▶ **WHAT TO DO**
Lines containing the word "joints" should be extracted in full.

▶ **PROVIDED MATERIAL**
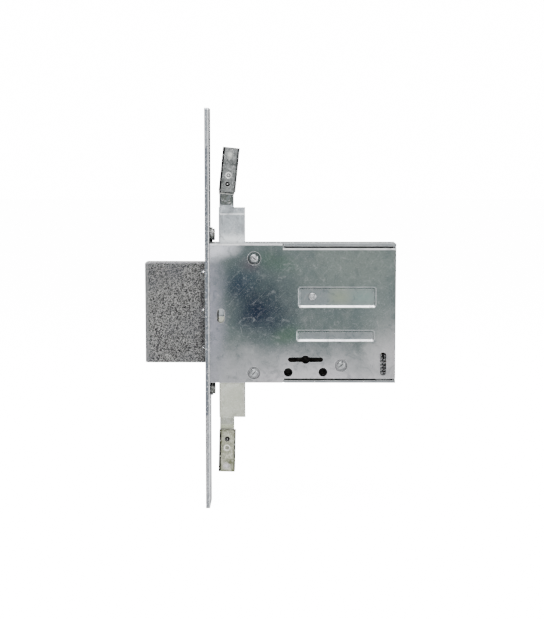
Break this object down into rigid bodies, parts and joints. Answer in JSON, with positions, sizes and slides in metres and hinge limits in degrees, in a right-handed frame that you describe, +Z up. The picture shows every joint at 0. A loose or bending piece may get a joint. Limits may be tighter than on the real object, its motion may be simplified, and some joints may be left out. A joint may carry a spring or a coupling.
{
  "type": "mortise lock",
  "caption": "Mortise deadlock for a door edge, with a block bolt thrown by a double-bitted key and vertical rod drives above and below the case.",
  "frame": {"origin": "front face of the faceplate, on the bolt's centreline and in the middle of the lock's thickness", "axes": "+X from the faceplate into the case, +Z up along the faceplate, +Y across the thickness from the cover to the back plate"},
  "size_m": [0.151, 0.024, 0.242],
  "materials": {
    "case_zinc": "bright zinc plating with a blue-green passivation film",
    "inner_zinc": "bright zinc plating",
    "pale_zinc": "pale zinc plating, satin",
    "yellow_zinc": "zinc plating with a yellow-green passivation film",
    "blasted_steel": "shot-blasted and plated, coarse grain",
    "brass": "rolled brass",
    "spring_steel": "bright drawn steel",
    "hard_steel": "hardened, dark"
  },
  "bodies": {
    "lock": {"faceplate": "case_zinc", "case_body": "case_zinc", "case_cover": "case_zinc", "cover_post_upper": "inner_zinc", "cover_post_lower": "inner_zinc", "lever_post": "inner_zinc", "spring_seat": "inner_zinc", "faceplate_rivet_upper_front": "inner_zinc", "faceplate_rivet_upper_back": "inner_zinc", "faceplate_rivet_lower_front": "inner_zinc", "faceplate_rivet_lower_back": "inner_zinc", "lever_stop_rivet": "pale_zinc", "cover_screw_upper_front": "pale_zinc", "cover_screw_lower_front": "pale_zinc", "cover_screw_rear": "pale_zinc", "clinch_nut_upper": "yellow_zinc", "clinch_nut_lower": "yellow_zinc", "faceplate_screw_upper": "yellow_zinc", "faceplate_screw_lower": "yellow_zinc", "bolt_guide_upper": "brass", "bolt_guide_lower": "brass", "lever_spring_1": "spring_steel", "lever_spring_2": "spring_steel", "lever_spring_3": "spring_steel", "lever_spring_4": "spring_steel", "lever_spring_5": "spring_steel", "lever_spring_6": "spring_steel", "keyhole_guard_front": "hard_steel", "keyhole_guard_back": "hard_steel"},
    "bolt": {"bolt_head": "blasted_steel", "bolt_tail": "inner_zinc", "drive_pin": "spring_steel", "bolt_stump": "spring_steel", "bolt_rivet_upper": "pale_zinc", "bolt_rivet_middle": "pale_zinc", "bolt_rivet_lower": "pale_zinc"},
    "rod_upper": {"rod_slide_upper": "pale_zinc", "socket_pin_upper": "spring_steel"},
    "rod_lower": {"rod_slide_lower": "pale_zinc", "socket_pin_lower": "spring_steel"},
    "socket_upper": {"rod_socket_upper": "pale_zinc"},
    "socket_lower": {"rod_socket_lower": "yellow_zinc"},
    "lever_1": {"lever_1": "brass"},
    "lever_2": {"lever_2": "brass"},
    "lever_3": {"lever_3": "brass"},
    "lever_4": {"lever_4": "brass"},
    "lever_5": {"lever_5": "brass"},
    "lever_6": {"lever_6": "brass"}
  },
  "joints": [
    {"name": "bolt_travel", "type": "slide", "parent": "lock", "child": "bolt", "axis": [1, 0, 0], "range_m": [0, 0.036]},
    {"name": "upper_rod_travel", "type": "slide", "parent": "lock", "child": "rod_upper", "axis": [0, 0, -1], "range_m": [0, 0.017]},
    {"name": "lower_rod_travel", "type": "slide", "parent": "lock", "child": "rod_lower", "axis": [0, 0, 1], "range_m": [0, 0.017]},
    {"name": "upper_socket_swing", "type": "hinge", "parent": "rod_upper", "child": "socket_upper", "pos_m": [0.0136, -0.0056, 0.0774], "axis": [0, 1, 0], "range_deg": [-12, 0]},
    {"name": "lower_socket_swing", "type": "hinge", "parent": "rod_lower", "child": "socket_lower", "pos_m": [0.013, -0.0071, -0.0769], "axis": [0, 1, 0], "range_deg": [-7.4, 4.6]},
    {"name": "lever_1_lift", "type": "hinge", "parent": "lock", "child": "lever_1", "pos_m": [0.0818, -0.0071, -0.0314], "axis": [0, 1, 0], "range_deg": [0, 5], "stiffness_Nm_per_rad": 0.12, "springref_deg": -5.73, "deforming": ["lever_spring_1"]},
    {"name": "lever_2_lift", "type": "hinge", "parent": "lock", "child": "lever_2", "pos_m": [0.0818, -0.0051, -0.0314], "axis": [0, 1, 0], "range_deg": [0, 5], "stiffness_Nm_per_rad": 0.12, "springref_deg": -5.73, "deforming": ["lever_spring_2"]},
    {"name": "lever_3_lift", "type": "hinge", "parent": "lock", "child": "lever_3", "pos_m": [0.0818, -0.0031, -0.0314], "axis": [0, 1, 0], "range_deg": [0, 5], "stiffness_Nm_per_rad": 0.12, "springref_deg": -5.73, "deforming": ["lever_spring_3"]},
    {"name": "lever_4_lift", "type": "hinge", "parent": "lock", "child": "lever_4", "pos_m": [0.0818, 0.0031, -0.0314], "axis": [0, 1, 0], "range_deg": [0, 5], "stiffness_Nm_per_rad": 0.12, "springref_deg": -5.73, "deforming": ["lever_spring_4"]},
    {"name": "lever_5_lift", "type": "hinge", "parent": "lock", "child": "lever_5", "pos_m": [0.0818, 0.0051, -0.0314], "axis": [0, 1, 0], "range_deg": [0, 5], "stiffness_Nm_per_rad": 0.12, "springref_deg": -5.73, "deforming": ["lever_spring_5"]},
    {"name": "lever_6_lift", "type": "hinge", "parent": "lock", "child": "lever_6", "pos_m": [0.0818, 0.0071, -0.0314], "axis": [0, 1, 0], "range_deg": [0, 5], "stiffness_Nm_per_rad": 0.12, "springref_deg": -5.73, "deforming": ["lever_spring_6"]}
  ],
  "couplings": [
    {"joint": "upper_rod_travel", "follows": "bolt_travel", "ratio": 0.4722},
    {"joint": "lower_rod_travel", "follows": "bolt_travel", "ratio": 0.4722}
  ]
}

▶ **RESULT OF THE EXERCISE**
Break this object down into rigid bodies, parts and joints. Answer in JSON, with positions, sizes and slides in metres and hinge limits in degrees, in a right-handed frame that you describe, +Z up. The picture shows every joint at 0. A loose or bending piece may get a joint. Limits may be tighter than on the real object, its motion may be simplified, and some joints may be left out. A joint may carry a spring or a coupling.
  "joints": [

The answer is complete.